Wahana Lingkungan Hidup (Walhi) Aceh mencatat seluas 5.000 Hektare lahan hutan lindung yang tersebar di sejumlah kecamatan di Kabupaten Aceh Barat, Provinsi Aceh sejak kurun lima tahun terakhir rusak akibat maraknya aktivitas tambang emas ilegal.

“Menurut perkiraan kami, ada sekitar 5.000 hektare lahan hutan di Aceh Barat yang rusak akibat aktivitas tambang emas secara ilegal,” kata Direktur Wahana Lingkungan Hidup Aceh (Walhi) Muhammad Nur kepada ANTARA, Sabtu.

Berdasarkan hitungan (estimasi) yang dilakukan lembaga penyelamat lingkungan hidup tersebut, satu unit alat berat jenis Exaavator mampu melakukan penggalian lahan antara empat hingga lima hektare lahan.

Sementara jumlah alat berat yang saat ini diduga masih beroperasi di sejumlah lokasi tambang ilegal seperti di Kecamatan Sungai Mas, Panton Reue, Pante Ceureumen, Kabupaten Aceh Barat, Provinsi Aceh diperkirakan mencapai 100 unit setiap harinya.

“Kami menduga ada sekitar 100 unit alat berat yang aktif melakukan tambang ilegal di pedalaman Aceh Barat,” kata Muhammad Nur menambahkan.

Untuk itu, pihaknya berharap agar pemerintah daerah bersama aparat penegak hukum di Kabupaten Aceh Barat, agar segera menghentikan aktivitas penambangan ilegal tersebut untuk menyelamatkan lingkungan dan hutan lindung dari ancaman kerusakan.
Foto udara area bekas lubang galian tambang emas ilegal di kawasan Kecamatan Sungai Mas, Kabupaten Aceh Barat, Aceh, Jumat (15/1/2021).
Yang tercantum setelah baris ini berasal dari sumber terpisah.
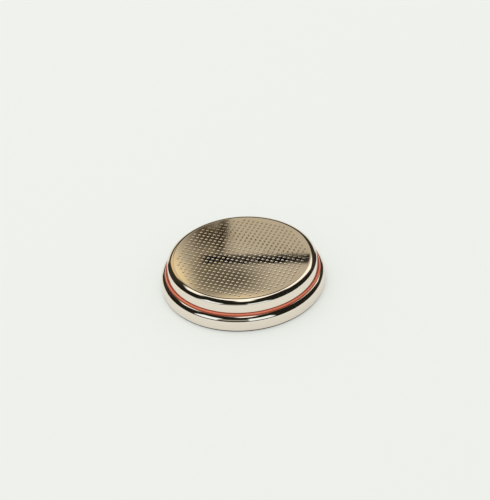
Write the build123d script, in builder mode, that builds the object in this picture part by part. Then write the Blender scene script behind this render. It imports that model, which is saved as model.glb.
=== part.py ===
from build123d import *
import math
import os

# Lithium coin cell, 24.5 mm across and 4.6 mm high, standing on its positive can with the
# negative cap upwards. Units are millimetres. The origin is the middle of the can's underside,
# and +Z is the cell's axis. Every piece is a body of revolution, so each one is a half section
# drawn on the XZ plane and turned about Z. Neighbouring pieces share the same section lines.

os.makedirs("parts", exist_ok=True)

# Driving dimensions
cell_diameter = 24.5
cell_height = 4.6
can_sheet = 0.28
cap_sheet = 0.24
foot_radius = 0.30  # outer radius where the can's floor turns up into its wall
shoulder_height = 1.53  # where the can's wall starts to roll inwards
shoulder_radius = 0.90  # outer radius of the rolled rim
lip_angle = 71.0  # how far round the rim is rolled, from the wall
gasket_wall = 0.28  # plastic between the can and the cap's skirt
bead_height = 2.84  # height at which the gasket's bead meets the cap
bead_rise = 0.12  # how far the bead bulges above its edge on the cap
gasket_inner_leg = 1.35  # height of the gasket's leg inside the skirt
skirt_foot = 0.62  # height of the skirt's lower edge, which sits in the gasket
crown_radius = 11.29  # outer radius of the cap where it leaves the gasket
crown_draft = 6.5  # slope of the crown's wall above the gasket
edge_radius = 0.28  # tight radius at the crown's edge
brow_radius = 1.30  # wide radius from the tight one to the flat top
brow_angle = 43.0  # slope at which the tight radius meets the wide one
pellet_radius = 10.5
pellet_thickness = 2.70
ring_wall = 0.20
ring_height = 1.30
ring_flange = 1.00
ring_flange_sheet = 0.15
separator_sheet = 0.22
separator_rim = 0.80
lithium_radius = 9.8

# Worked-out places
can_radius = cell_diameter / 2
can_bore = can_radius - can_sheet
foot_centre = (can_radius - foot_radius, foot_radius)
roll_centre = (can_radius - shoulder_radius, shoulder_height)
roll_bore = shoulder_radius - can_sheet
skirt_roll = roll_bore - gasket_wall
skirt_radius = can_bore - gasket_wall
skirt_bore = skirt_radius - cap_sheet
crown_bore = crown_radius - cap_sheet
draft = math.radians(crown_draft)
brow = math.radians(brow_angle)
brow_centre_height = cell_height - brow_radius
edge_reach = brow_radius - edge_radius
edge_centre_height = brow_centre_height + edge_reach * math.sin(brow)
neck_height = edge_centre_height + edge_radius * math.sin(draft)
neck_radius = crown_radius - (neck_height - bead_height) * math.tan(draft)
edge_centre = (neck_radius - edge_radius * math.cos(draft), edge_centre_height)
brow_centre = (edge_centre[0] - edge_reach * math.cos(brow), brow_centre_height)
crown_flat = brow_centre[0]
neck_bore = (
    edge_centre[0] + (edge_radius - cap_sheet) * math.cos(draft),
    edge_centre[1] + (edge_radius - cap_sheet) * math.sin(draft),
)
cap_underside = cell_height - cap_sheet
pellet_top = can_sheet + pellet_thickness
separator_top = pellet_top + separator_sheet
separator_radius = pellet_radius + separator_sheet
ring_radius = pellet_radius + ring_wall


def on_roll(radius, angle):
    """Point of the half section at an angle round the rolled rim's centre."""
    turn = math.radians(angle)
    return (roll_centre[0] + radius * math.cos(turn), roll_centre[1] + radius * math.sin(turn))


lip_outer = on_roll(shoulder_radius, lip_angle)
lip_inner = on_roll(roll_bore, lip_angle)
skirt_bore_roll = skirt_roll - cap_sheet
step_top = shoulder_height + skirt_roll  # upper face of the step from the crown out to the skirt
step_underside = shoulder_height + skirt_bore_roll
bead_foot = (crown_radius, bead_height)
bead_crest = ((crown_radius + lip_outer[0]) / 2, (bead_height + lip_outer[1]) / 2 + bead_rise)

# Positive can: a drawn steel cup whose rim is rolled inwards over the gasket
with BuildPart() as cathode_can:
    with BuildSketch(Plane.XZ):
        with BuildLine():
            Line((0, 0), (foot_centre[0], 0))
            CenterArc(foot_centre, foot_radius, -90, 90)
            Line((can_radius, foot_radius), (can_radius, shoulder_height))
            CenterArc(roll_centre, shoulder_radius, 0, lip_angle)
            Line(lip_outer, lip_inner)
            CenterArc(roll_centre, roll_bore, 0, lip_angle)
            Line((can_bore, shoulder_height), (can_bore, foot_radius))
            CenterArc(foot_centre, foot_radius - can_sheet, -90, 90)
            Line((foot_centre[0], can_sheet), (0, can_sheet))
            Line((0, can_sheet), (0, 0))
        make_face()
    revolve(axis=Axis.Z)
cathode_can.part.label = "cathode_can"
export_step(cathode_can.part, "parts/cathode_can.step")

# Negative cap: a drawn steel crown that steps out to a skirt, which the gasket holds
with BuildPart() as anode_cap:
    with BuildSketch(Plane.XZ):
        with BuildLine():
            Line((0, cell_height), (crown_flat, cell_height))
            CenterArc(brow_centre, brow_radius, brow_angle, 90 - brow_angle)
            CenterArc(edge_centre, edge_radius, crown_draft, brow_angle - crown_draft)
            Line((neck_radius, neck_height), (crown_radius, bead_height))
            Line((crown_radius, bead_height), (crown_radius, step_top))
            Line((crown_radius, step_top), (roll_centre[0], step_top))
            CenterArc(roll_centre, skirt_roll, 0, 90)
            Line((skirt_radius, shoulder_height), (skirt_radius, skirt_foot))
            Line((skirt_radius, skirt_foot), (skirt_bore, skirt_foot))
            Line((skirt_bore, skirt_foot), (skirt_bore, shoulder_height))
            CenterArc(roll_centre, skirt_bore_roll, 0, 90)
            Line((roll_centre[0], step_underside), (crown_bore, step_underside))
            Line((crown_bore, step_underside), (crown_bore, bead_height))
            Line((crown_bore, bead_height), neck_bore)
            CenterArc(edge_centre, edge_radius - cap_sheet, crown_draft, brow_angle - crown_draft)
            CenterArc(brow_centre, brow_radius - cap_sheet, brow_angle, 90 - brow_angle)
            Line((crown_flat, cap_underside), (0, cap_underside))
            Line((0, cap_underside), (0, cell_height))
        make_face()
    revolve(axis=Axis.Z)
anode_cap.part.label = "anode_cap"
export_step(anode_cap.part, "parts/anode_cap.step")

# Gasket: one moulded plastic ring that wraps the skirt, with a round bead above the rolled rim
with BuildPart() as gasket:
    with BuildSketch(Plane.XZ):
        with BuildLine():
            ThreePointArc(bead_foot, bead_crest, lip_outer)
            Line(lip_outer, lip_inner)
            CenterArc(roll_centre, roll_bore, 0, lip_angle)
            Line((can_bore, shoulder_height), (can_bore, foot_radius))
            CenterArc(foot_centre, foot_radius - can_sheet, -90, 90)
            Line((foot_centre[0], can_sheet), (skirt_bore - gasket_wall, can_sheet))
            Line((skirt_bore - gasket_wall, can_sheet), (skirt_bore - gasket_wall, gasket_inner_leg))
            Line((skirt_bore - gasket_wall, gasket_inner_leg), (skirt_bore, gasket_inner_leg))
            Line((skirt_bore, gasket_inner_leg), (skirt_bore, skirt_foot))
            Line((skirt_bore, skirt_foot), (skirt_radius, skirt_foot))
            Line((skirt_radius, skirt_foot), (skirt_radius, shoulder_height))
            CenterArc(roll_centre, skirt_roll, 0, 90)
            Line((roll_centre[0], step_top), (crown_radius, step_top))
            Line((crown_radius, step_top), bead_foot)
        make_face()
    revolve(axis=Axis.Z)
gasket.part.label = "gasket"
export_step(gasket.part, "parts/gasket.step")

# Collector ring: an L-section steel ring that holds the pellet's lower edge on the can's floor
with BuildPart() as collector_ring:
    with BuildSketch(Plane.XZ):
        with BuildLine():
            Polyline(
                (ring_radius - ring_flange, can_sheet),
                (ring_radius, can_sheet),
                (ring_radius, can_sheet + ring_height),
                (pellet_radius, can_sheet + ring_height),
                (pellet_radius, can_sheet + ring_flange_sheet),
                (ring_radius - ring_flange, can_sheet + ring_flange_sheet),
                close=True,
            )
        make_face()
    revolve(axis=Axis.Z)
collector_ring.part.label = "collector_ring"
export_step(collector_ring.part, "parts/collector_ring.step")

# Cathode pellet: pressed manganese dioxide, stepped at the bottom to sit in the ring
with BuildPart() as cathode_pellet:
    with BuildSketch(Plane.XZ):
        with BuildLine():
            Polyline(
                (0, can_sheet),
                (ring_radius - ring_flange, can_sheet),
                (ring_radius - ring_flange, can_sheet + ring_flange_sheet),
                (pellet_radius, can_sheet + ring_flange_sheet),
                (pellet_radius, pellet_top),
                (0, pellet_top),
                close=True,
            )
        make_face()
    revolve(axis=Axis.Z)
cathode_pellet.part.label = "cathode_pellet"
export_step(cathode_pellet.part, "parts/cathode_pellet.step")

# Separator: a non-woven disc laid over the pellet with its edge turned down
with BuildPart() as separator:
    with BuildSketch(Plane.XZ):
        with BuildLine():
            Polyline(
                (0, pellet_top),
                (pellet_radius, pellet_top),
                (pellet_radius, separator_top - separator_rim),
                (separator_radius, separator_top - separator_rim),
                (separator_radius, separator_top),
                (0, separator_top),
                close=True,
            )
        make_face()
    revolve(axis=Axis.Z)
separator.part.label = "separator"
export_step(separator.part, "parts/separator.step")

# Lithium disc: punched from foil and pressed against the cap's underside
with BuildPart() as lithium_disc:
    with BuildSketch(Plane.XY.offset(separator_top)):
        Circle(lithium_radius)
    extrude(amount=cap_underside - separator_top)
lithium_disc.part.label = "lithium_disc"
export_step(lithium_disc.part, "parts/lithium_disc.step")
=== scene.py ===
"""Visual model of a lithium coin cell: a crimped can, a dimpled cap, a gasket and the stack inside."""

import math

import bmesh
import bpy
from mathutils import Matrix, Vector


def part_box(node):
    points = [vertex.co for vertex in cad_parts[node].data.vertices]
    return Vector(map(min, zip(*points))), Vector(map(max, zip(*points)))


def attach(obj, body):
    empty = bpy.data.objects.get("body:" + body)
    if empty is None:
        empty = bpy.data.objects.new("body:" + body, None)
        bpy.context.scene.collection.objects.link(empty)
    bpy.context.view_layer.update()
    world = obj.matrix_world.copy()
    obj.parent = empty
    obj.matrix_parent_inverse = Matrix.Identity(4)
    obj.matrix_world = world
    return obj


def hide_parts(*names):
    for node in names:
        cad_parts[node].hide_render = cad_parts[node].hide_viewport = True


bl_info = {
    "name": "Lithium Coin Cell",
    "version": (1, 0, 0),
    "blender": (4, 5, 0),
    "location": "View3D > Sidebar > Coin Cell",
    "description": "Builds the visible pieces, materials and studio of a lithium coin cell",
    "category": "Object",
}

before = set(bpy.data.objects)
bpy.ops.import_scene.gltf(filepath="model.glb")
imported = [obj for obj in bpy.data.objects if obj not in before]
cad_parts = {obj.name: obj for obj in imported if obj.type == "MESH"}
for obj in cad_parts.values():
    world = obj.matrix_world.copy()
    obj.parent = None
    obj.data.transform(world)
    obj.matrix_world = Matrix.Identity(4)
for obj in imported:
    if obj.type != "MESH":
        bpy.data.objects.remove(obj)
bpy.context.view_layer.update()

MM = 0.001
BODY = "root"
CAN_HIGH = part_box("cathode_can")[1]
CAP_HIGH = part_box("anode_cap")[1]


def linear(hex_code):
    """Turns an sRGB hex value such as "F0E6D2" into a linear colour with an alpha of 1."""
    parts = [int(hex_code[i : i + 2], 16) / 255 for i in (0, 2, 4)]
    return (*((p / 12.92 if p <= 0.04045 else ((p + 0.055) / 1.055) ** 2.4) for p in parts), 1.0)


def length(name, description, default_mm):
    """A length property, given in millimetres and kept in metres."""
    return bpy.props.FloatProperty(
        name=name, description=description, default=default_mm * MM, unit="LENGTH", precision=5
    )


def angle(name, description, default_degrees):
    """An angle property, given in degrees and kept in radians."""
    return bpy.props.FloatProperty(
        name=name, description=description, default=math.radians(default_degrees), unit="ROTATION"
    )


def colour(name, description, hex_code):
    """A colour property whose default is an sRGB hex value."""
    return bpy.props.FloatVectorProperty(
        name=name, description=description, default=linear(hex_code), size=4, subtype="COLOR", min=0, max=1
    )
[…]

Berdasarkan data Wahana Lingkungan Hidup Indonesia (Walhi) Aceh menyebutkan terdapat tujuh lokasi pertambangan emas ilegal yang tersebar di tujuh Kabupaten di Provinsi Aceh seperti Kabupaten Aceh Besar, Aceh Jaya, Pidie, Aceh Barat, Nagan Raya, Aceh Tengah dan Kabupaten Aceh Selatan yang merupakan salah satu penyebab rusaknya lingkungan dan memicu bencana ekologi. (Antara Aceh/Syifa Yulinnas/aww)
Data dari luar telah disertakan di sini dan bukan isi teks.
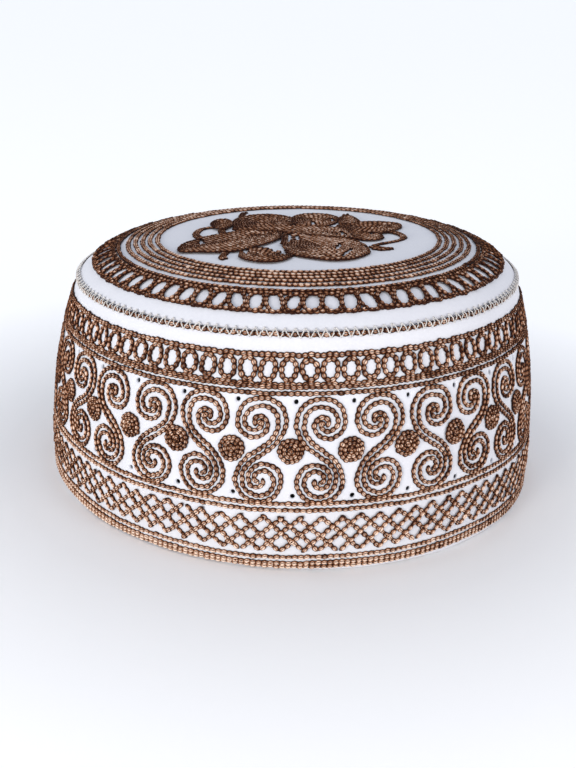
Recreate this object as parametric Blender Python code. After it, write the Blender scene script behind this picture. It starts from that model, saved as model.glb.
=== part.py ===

Bentuk penertiban yang diinginkan Walhi Aceh, kata dia, artinya adanya penghentian secara total aktivitas tambang ilegal emas di kawasan hutan termasuk hutan lindung di Kabupaten Aceh Barat, sehingga aktivitas tersebut tidak lagi beroperasi sama sekali.

Disisi lain, pihaknya juga mendesak kepada pemerintah daerah di Aceh yang memiliki potensi lahan pertambangan, agar segera menjalankan Intruksi Gubernur Aceh Nomor: 12/INSTR/2020 tentang Kewenangan Pengelolaan Pertambangan Mineral dan Batu Bara di Aceh, Tanggal 23 Desember 2020 lalu.
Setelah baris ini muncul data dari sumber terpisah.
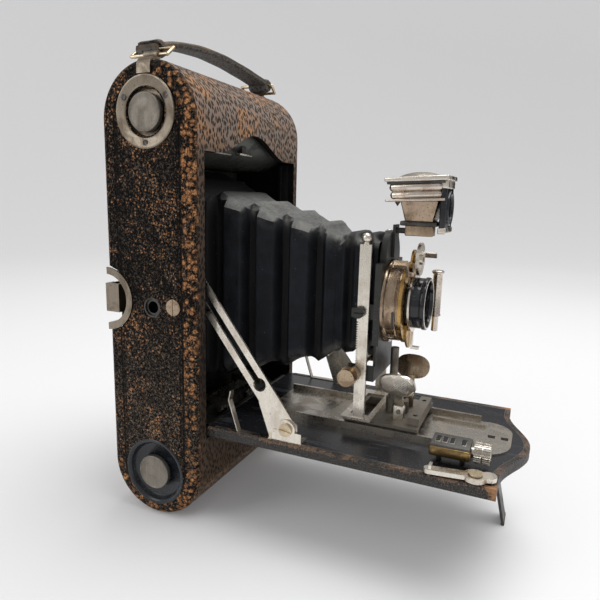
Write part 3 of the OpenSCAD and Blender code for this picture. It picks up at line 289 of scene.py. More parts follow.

Ada pun salah satu poin penting dalam Intruksi Gubernur Aceh tersebut, kata Muhammad Nur, para bupati atau walikota se-Aceh agar memberikan rekomendasi perizinan berusaha yang berkaitan dengan pengelolaan mineral dan batu bara, di wilayah kabupaten/kota sesuai dengan pemanfaatan tata ruang wilayah kabupaten/kota, dan wilayah hukum pertambangan.

Di dalam instrukksi tersebut, para bupati/walikota mempersiapkan wilayah pertambangan rakyat (WPR) yang berada di luar kawasan hutan, untuk diusulkan penetapan dalam wilayah pertambangan sesuai peraturan perundang-undangan.

Serta Gubernur Aceh dalam intruksi dimaksud juga meminta kepada bupati/walikota se-Aceh agar melakukan tindakan tegas sesuai ketentuan perundang-undangan, terhadap kegiatan usaha pertambangan mineral dan batubara yang tidak memiliki izin/ilegal di wilayah yang menjadi kewenangannya, demikian Muhammad Nur.